1 onion, diced (or in chunks if you are roasting and pureeing)


1 red pepper cut in chunks


Extra Virgin Olive Oil, salt and pepper, about 1 Tablespoon sugar


(Other optional veggies - butternut squash sweet potato -peel, cut in chunks, and roast with other veggies)- You will puree them to avoid picky kid detection)

1 hot pepper or jalapeno (totally optional, you could also use some cayenne pepper if you want it a little hotter)
1 14 oz can tomatoes, undrained

2 cloves garlic or 1 teaspoon minced garlic

2 Tablespoons vinegar

1/2 teaspoon salt

1/4 teaspoon cinnamon

1/4 teaspoon oregano

1/8 teaspoon pepper

1/8 teaspoon ground cloves

1/2 cup to 3/4 cup water as needed (I use chicken broth)

cilantro (optional, but tastes great and looks pretty too.)

Lime Juice (I use at least 2 to 3 Tablespoons.
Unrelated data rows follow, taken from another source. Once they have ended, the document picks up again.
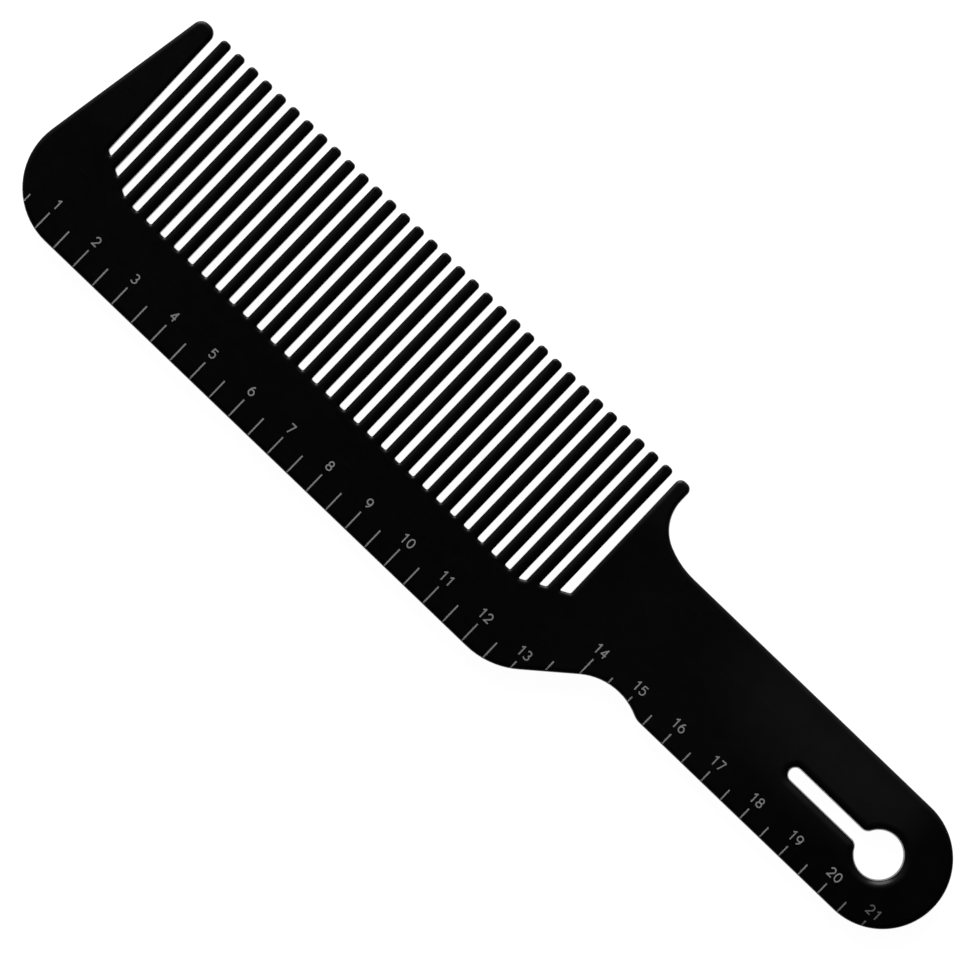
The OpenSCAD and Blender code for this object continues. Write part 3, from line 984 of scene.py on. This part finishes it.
def key_light():
    """A square soft light, turned round the comb from the picture's right, aimed at the comb."""
    data = bpy.data.lights.new("key", "AREA")
    data.shape = "SQUARE"
    data.size = KEY_SIZE
    data.energy = KEY_RADIANCE * math.pi * KEY_SIZE ** 2
    made = linked_object("key", data)
    angle = math.radians(KEY_TURN) + CAMERA_TURN
    made.location = (KEY_DISTANCE * math.cos(angle), KEY_DISTANCE * math.sin(angle), KEY_HEIGHT)
    made.rotation_euler = (-made.location).to_track_quat("-Z", "Y").to_euler()


def surround():
    """Soft light from all round, brightest low down at the picture's top, dim overhead."""
    world = bpy.data.worlds.new("surround")
    bpy.context.scene.world = world
    world.use_nodes = True
    tree = world.node_tree
    place = tree.nodes.new("ShaderNodeTexCoord")
    towards = tree.nodes.new("ShaderNodeVectorMath")
    towards.operation = "DOT_PRODUCT"
    turn = CAMERA_TURN + math.radians(BRIGHT_TURN)
    rise = math.radians(BRIGHT_RISE)
    towards.inputs[1].default_value = (
        math.cos(turn) * math.cos(rise), math.sin(turn) * math.cos(rise), math.sin(rise))
    fade = tree.nodes.new("ShaderNodeMapRange")
    tree.links.new(place.outputs["Generated"], towards.inputs[0])
    tree.links.new(towards.outputs["Value"], fade.inputs["Value"])
    fade.inputs["From Min"].default_value = DIM_AGREEMENT
    fade.inputs["From Max"].default_value = BRIGHT_AGREEMENT
    fade.inputs["To Min"].default_value = DIM_LIGHT
    fade.inputs["To Max"].default_value = BRIGHT_LIGHT
    background = tree.nodes["Background"]
    background.inputs["Color"].default_value = SURROUND_COLOUR
    tree.links.new(fade.outputs["Result"], background.inputs["Strength"])


def camera():
    data = bpy.data.cameras.new("camera")
    data.sensor_width = SENSOR
    data.lens = SENSOR * CAMERA_HEIGHT / VIEW_WIDTH
    data.clip_start = 0.1
    data.clip_end = 20
    made = linked_object("camera", data)
    made.location = (CAMERA_AIM.x, CAMERA_AIM.y, CAD_LOW.z + THICKNESS * MM + CAMERA_HEIGHT)
    made.rotation_euler = (0, 0, CAMERA_TURN)
    bpy.context.scene.camera = made


build_comb()
floor()
key_light()
surround()
camera()
bpy.context.scene.view_settings.view_transform = "Standard"
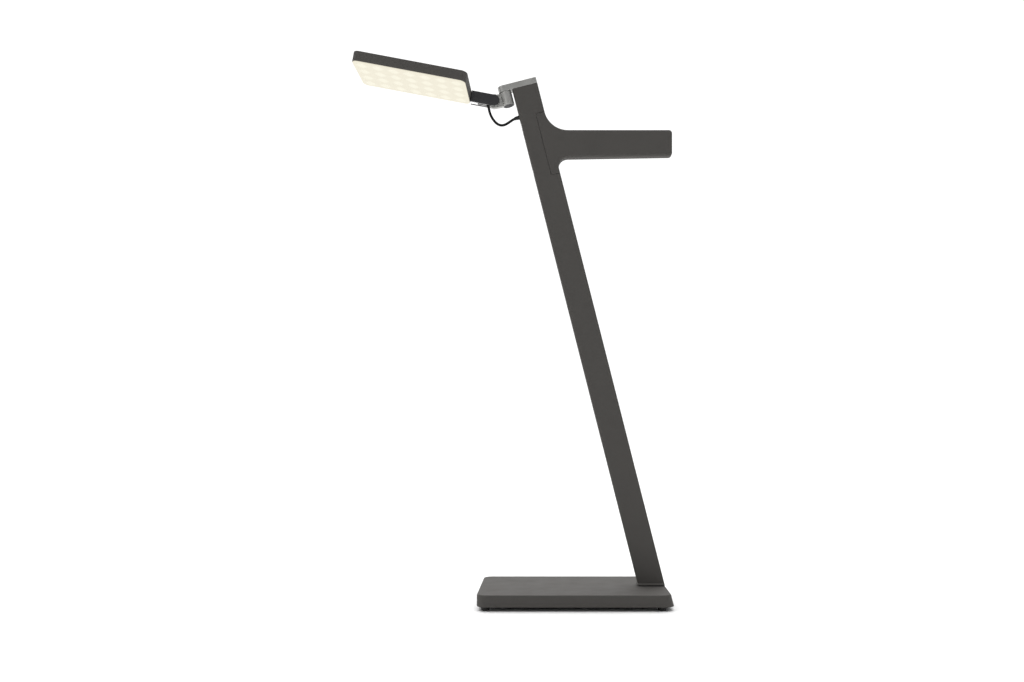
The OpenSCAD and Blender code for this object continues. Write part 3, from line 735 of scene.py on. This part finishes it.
def make_cap(size, mast):
    """The cap arm: a flat bar on the mast's top with a half-round front end over the swivel
    and the mast's own corners at the back."""
    front, back = reach("cap_arm", OUT)
    low, high = reach("cap_arm", UP)
    outline = np.concatenate([
        arc((back - mast.edge, HALF - mast.edge), mast.edge, 0, 90, 8),
        arc((front + HALF, 0), HALF, 90, 270, 40),
        arc((back - mast.edge, mast.edge - HALF), mast.edge, 270, 360, 8)])
    piece = solid("cap_bar", [plate(MAST_PLAN, outline, size.cap_edge, low, high,
                                    low_share=0.6)])
    near, far = reach("cap_screws", OUT)
    r = size.cap_screw / 2
    places = [a * OUT + high * UP for a in (near + r, far - r)]
    for centre in places:
        cut(piece, countersink(centre, UP, size.cap_seat, mast.seat_depth))
    finished(piece, "lamp_stand", "cap_arm")
    shells = [screw(centre - SUNK * UP, UP, size.cap_screw, bpy.context.scene.lamp_screws)
              for centre in places]
    finished(solid("cap_screw_heads", shells), "lamp_stand", "cap_screws")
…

This really adds flavor and it is really good)

If I had some fresh limes I would use lime slices as a garnish and then everyone can add more lime juice if they want. We just have the bottle of lime juice at the table, really classy, right?

1/2 cup slivered almonds (optional, but gives it a really nice crunch)

brown rice, cooked

You could also serve this over a baked potato.



Preheat oven to 400 degrees. Combine onion an red pepper (and other veggies if using). Drizzle with EVOO and put veggies in a greased 9 by 13 pan. Sprinkle with salt and pepper and sugar. Roast in oven 20 min and stir, roast another 10 minutes. Combine all veggies,vinegar and salsa in food processor or blender and puree. Pour into crock pot or large pot. Add spices and chicken. Cook until chicken is done. (Low or High depending on how fast you want it to cook) Serve over rice or baked potato.